What They Should Do: ILB Dont'a Hightower, Alabama
What They Will Do: OLB Bruce Irvin, West Virginia
If Dont'a Hightower isn't drafted by No. 12 overall at Seattle, he could slip all the way to the end of Round 1. Hightower's a very good player, but the value of the inside linebacker position isn't as high as it used to be.
Irvin, as mentioned before, has some issues that need addressing, but he's a terror as a pass-rusher.
What They Should Do: OG Amini Silatolu, Midwestern State
What They Will Do: OG Amini Silatolu, Midwestern State
The San Francisco 49ers filled every single need on their roster through free agency, returning almost all of their 2011 roster and making key additions like Josh Johnson, Randy Moss, Brandon Jacobs and Mario Manningham.

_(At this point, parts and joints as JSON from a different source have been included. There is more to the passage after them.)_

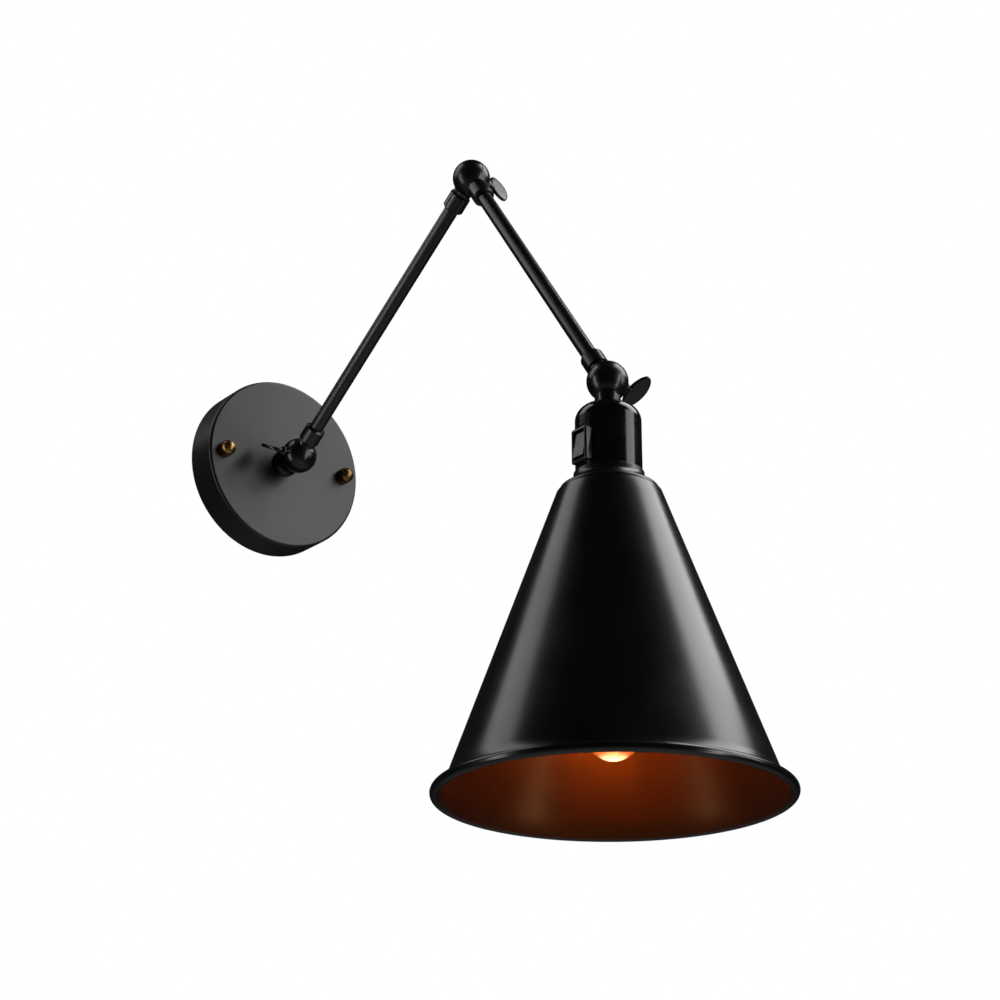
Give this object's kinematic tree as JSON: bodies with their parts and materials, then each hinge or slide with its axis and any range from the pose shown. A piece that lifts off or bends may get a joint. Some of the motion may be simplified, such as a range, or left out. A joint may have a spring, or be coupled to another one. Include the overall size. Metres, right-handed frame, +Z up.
{
  "type": "swing arm wall sconce",
  "caption": "Black wall lamp with a round canopy, jointed tube arms on ball knuckles with wing screws, a rocker switch and a conical metal shade.",
  "frame": {"origin": "on the wall, at the middle of the canopy and of the two wall screws", "axes": "+Z up, wall is the plane Y = 0, the lamp stands out along -Y, +X to the right seen from the room"},
  "size_m": [0.178, 0.4213, 0.4088],
  "materials": {
    "black_satin": "satin black baked enamel",
    "black_gloss": "gloss black baked enamel",
    "black_tube": "semi-gloss black enamel on steel tube",
    "black_wing": "black oxide",
    "black_plastic": "moulded black",
    "brass": "antique brass, lightly worn",
    "zinc": "zinc plated steel",
    "ground_green": "green dyed zinc",
    "wire_cover": "extruded insulation",
    "holder_insulator": "glazed porcelain",
    "cap_metal": "rolled thread, bright",
    "bulb_glass": "clear, faintly amber",
    "filament": "glowing carbon filament"
  },
  "bodies": {
    "wall_plate": {"canopy": "black_satin", "mounting_bracket": "zinc", "canopy_studs": "zinc", "canopy_nuts": "brass", "ground_screw": "ground_green"},
    "stem": {"stem_knuckle": "black_gloss", "stem_nipple": "zinc", "stem_washer": "zinc", "stem_locknut": "zinc"},
    "lower_arm": {"lower_arm_inner_knuckle": "black_gloss", "lower_arm_inner_collar": "black_gloss", "lower_arm_tube": "black_tube", "lower_arm_outer_collar": "black_gloss", "lower_arm_outer_knuckle": "black_gloss", "lower_arm_wires": "wire_cover", "wing_washer_1": "black_wing"},
    "upper_arm": {"upper_arm_inner_knuckle": "black_gloss", "upper_arm_inner_collar": "black_gloss", "upper_arm_tube": "black_tube", "upper_arm_outer_collar": "black_gloss", "upper_arm_outer_knuckle": "black_gloss", "upper_arm_wires": "wire_cover", "wing_washer_2": "black_wing", "wing_washer_3": "black_wing"},
    "lamp_head": {"head_knuckle": "black_gloss", "head_locknut": "zinc", "socket_cup": "black_gloss", "switch_bezel": "black_plastic", "switch_housing": "black_plastic", "lampholder": "holder_insulator", "screw_shell": "brass", "centre_contact": "brass", "fitter": "black_gloss", "shade": "black_satin", "shade_ring": "black_plastic"},
    "bulb": {"bulb_cap": "cap_metal", "bulb_glass": "bulb_glass", "bulb_stem": "bulb_glass", "filament": "filament"},
    "wing_1": {"wing_screw_1": "black_wing"},
    "wing_2": {"wing_screw_2": "black_wing"},
    "wing_3": {"wing_screw_3": "black_wing"},
    "rocker": {"switch_rocker": "black_plastic"}
  },
  "joints": [
    {"name": "stem_swivel", "type": "hinge", "parent": "wall_plate", "child": "stem", "pos_m": [0, -0.038, 0], "axis": [0, -1, 0], "range_deg": [-90, 90]},
    {"name": "wall_hinge", "type": "hinge", "parent": "stem", "child": "lower_arm", "pos_m": [0, -0.038, 0], "axis": [-1, 0, 0], "range_deg": [-20, 35]},
    {"name": "elbow_hinge", "type": "hinge", "parent": "lower_arm", "child": "upper_arm", "pos_m": [0, -0.21376, 0.11855], "axis": [-1, 0, 0], "range_deg": [-15, 75]},
    {"name": "shade_hinge", "type": "hinge", "parent": "upper_arm", "child": "lamp_head", "pos_m": [0, -0.33231, -0.05721], "axis": [-1, 0, 0], "range_deg": [-20, 75]},
    {"name": "wing_1_turn", "type": "hinge", "parent": "stem", "child": "wing_1", "pos_m": [0, -0.038, 0], "axis": [-1, 0, 0], "range_deg": [-180, 180]},
    {"name": "wing_2_turn", "type": "hinge", "parent": "lower_arm", "child": "wing_2", "pos_m": [0, -0.21376, 0.11855], "axis": [1, 0, 0], "range_deg": [-180, 180]},
    {"name": "wing_3_turn", "type": "hinge", "parent": "lamp_head", "child": "wing_3", "pos_m": [0, -0.33231, -0.05721], "axis": [1, 0, 0], "range_deg": [-180, 180]},
    {"name": "rocker_press", "type": "hinge", "parent": "lamp_head", "child": "rocker", "pos_m": [-0.0172, -0.3323, -0.09821], "axis": [0, -1, 0], "range_deg": [0, 14]},
    {"name": "bulb_turn", "type": "hinge", "parent": "lamp_head", "child": "bulb", "pos_m": [0, -0.3323, -0.11721], "axis": [0, 0, 1], "continuous": true}
  ]
}
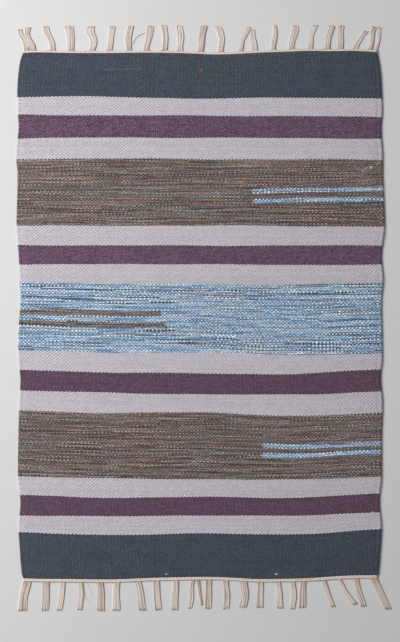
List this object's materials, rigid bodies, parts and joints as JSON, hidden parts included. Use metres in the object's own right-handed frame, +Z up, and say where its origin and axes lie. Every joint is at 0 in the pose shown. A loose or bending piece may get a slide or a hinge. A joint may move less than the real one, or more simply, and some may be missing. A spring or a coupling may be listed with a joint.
{
  "type": "flat-woven kilim rug",
  "caption": "Small rectangular flat-woven rug lying flat, banded across its width, with part-width stripes and a tasselled warp fringe at both ends.",
  "frame": {"origin": "middle of the whole rug's outline, fringe included, on the floor under it", "axes": "+X across the rug to its right side, +Y along it to its far end, +Z up from the floor"},
  "size_m": [0.6184, 0.9676, 0.0046],
  "materials": {
    "grey_cotton": "matt weft-faced weave, pale lilac grey cotton",
    "slate_cotton": "matt weft-faced weave, slate blue-grey cotton",
    "plum_cotton": "matt weft-faced weave, dusty plum cotton",
    "brown_melange": "matt weft-faced weave, melange of brown, beige and dark grey yarns",
    "blue_melange": "matt weft-faced weave, melange of sky blue, white and near-black yarns",
    "cream_yarn": "matt undyed twisted cotton warp yarn"
  },
  "bodies": {
    "root": {"rug": "grey_cotton", "fringe_top": "cream_yarn", "fringe_bottom": "cream_yarn"}
  },
  "joints": []
}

The one position they didn't touch? Right guard, where they let their two incumbent players walk in free agency.
Amini Silatolu may not be a big-name player, but die-hard draftniks and evaluators are drooling over this guy's potential and impact.
What They Should Do: Trade the pick
What They Will Do: Trade the pick
Bill Belichick plays the draft better than anyone in the NFL, and if Ryan Tannehill gets past the Seahawks at No. 12 overall, there will be a heavy market for him in Round 1. Pick No. 31 is closer to where Tannehill should be drafted, and New England will gladly move out for Cleveland, Miami or Philadelphia to get him.
In a more realistic, and flawed, world—Tannehill will go No. 8 overall, and the Patriots will instead trade out of this spot to a team hoping to move up and get a pass-rusher before the New York Giants come up.
What They Should Do: TE Coby Fleener, Stanford
What They Will Do: DE Vinny Curry, Marshall
If the Giants are able to trade Osi Umenyiora—either before the draft or, if they are comfortable, move him after the fact—don't rule out the chance that they draft a pass-rusher here.
On the flip side, Jerry Reese loves athletes, and Coby Fleener definitely fit that mold. He's big, tall, fast and can be a matchup nightmare for safeties.
Much like Rob Gronkowski in many ways, Fleener could really open up the offense for Eli Manning.